When Potiphar saw the honor heaped by Pharaoh upon Joseph, he was afraid and said to his wife, "You have brought all these terrible things upon me. You dishonored me and made me a disgrace and an object of derision."

Heal said, "He is panicked and he is looking for someone to blame."

Potiphar can't see how he can show his face to Joseph. He says he always knew that Joseph was not really a slave and that his wife's story about Joseph trying to assault her was a sham. Joseph had fled Potiphar's wife's advances, leaving her holding his clothes. "If you had been assaulted by him," Potiphar tells her, "you would have left your clothes in his hands."

Potiphar's wife responds, "Truly I have sinned and wronged him. Now don't be upset, for I will appease him, and he will honor you more than all of your friends, and he will make you a great man and a ruler over all the freemen and nobles of Pharaoh."

Potiphar's wife petitions Joseph and begs his forgiveness. Joseph sends her gifts in response and invites her to a feast where he calls Potiphar "father" and Potiphar's wife "mother."

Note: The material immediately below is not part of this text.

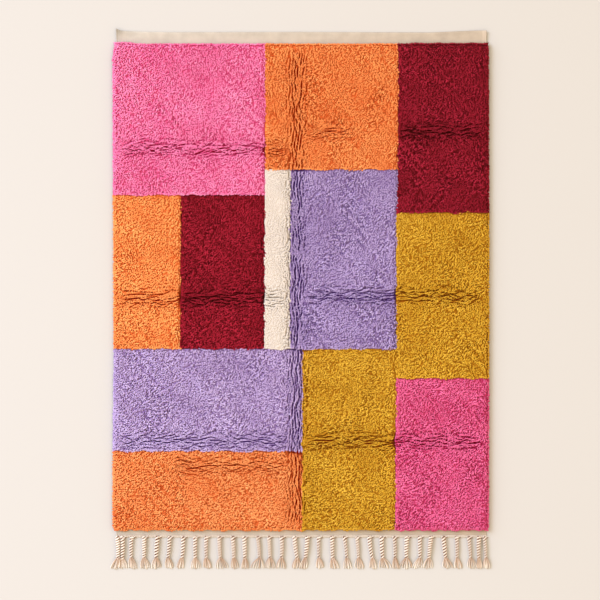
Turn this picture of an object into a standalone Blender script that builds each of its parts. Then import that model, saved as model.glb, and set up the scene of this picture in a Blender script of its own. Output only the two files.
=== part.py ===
"""A hand-knotted wool rug lying flat on a floor.

The woven body is one solid: a thin flat-woven ground that shows at the head and the foot, and on
it a lumpy slab of pile with parted creases and with locks at its rim. The fringe is a second
solid: a narrow twined strip along the foot with 32 twisted cords, each ending in a splayed tuft.

Units are metres and +Z is up. The rug is laid out in its own plan first: u runs from the left
edge of the pile to the right, and v from the head edge of the pile down to the foot. The head
ends up towards +Y, the fringe towards -Y, and the middle of the whole rug stands at the origin.
"""

import math

import bmesh
import bpy
import numpy as np
from mathutils import Matrix
from mathutils.geometry import delaunay_2d_cdt

# Driving sizes of the pile and the woven ground
PILE_WIDTH = 1.500
PILE_LENGTH = 1.942
PILE_HEIGHT = 0.022
GROUND_THICKNESS = 0.003
GROUND_INSET = 0.012
HEAD_BAND = 0.0445
FOOT_BAND = 0.0180
PILE_TUCK = 0.010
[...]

Joseph declares, "Were it not for you, sending me to that prison, I would never have been brought into a situation where I could have interpreted Pharaoh's dreams."

It is a beautiful example in the spirit of forgiveness that Joseph showed toward his brothers — and that Christ shows towards sinners.

Heal said he believed this story was the earliest thread of the fate of Potiphar's wife.

"Other writers just couldn't stand this idea," Heal said, "particularly as we see the rise of monasticism and (the idea that) women are the root of all evil. They couldn't bear the idea of Potiphar's wife, this 'brazen hussy,' being forgiven."

What happens in the less-kind version? Heal didn't go into any detail, but said, "They do, rest assured, confine her to years of psychological torment."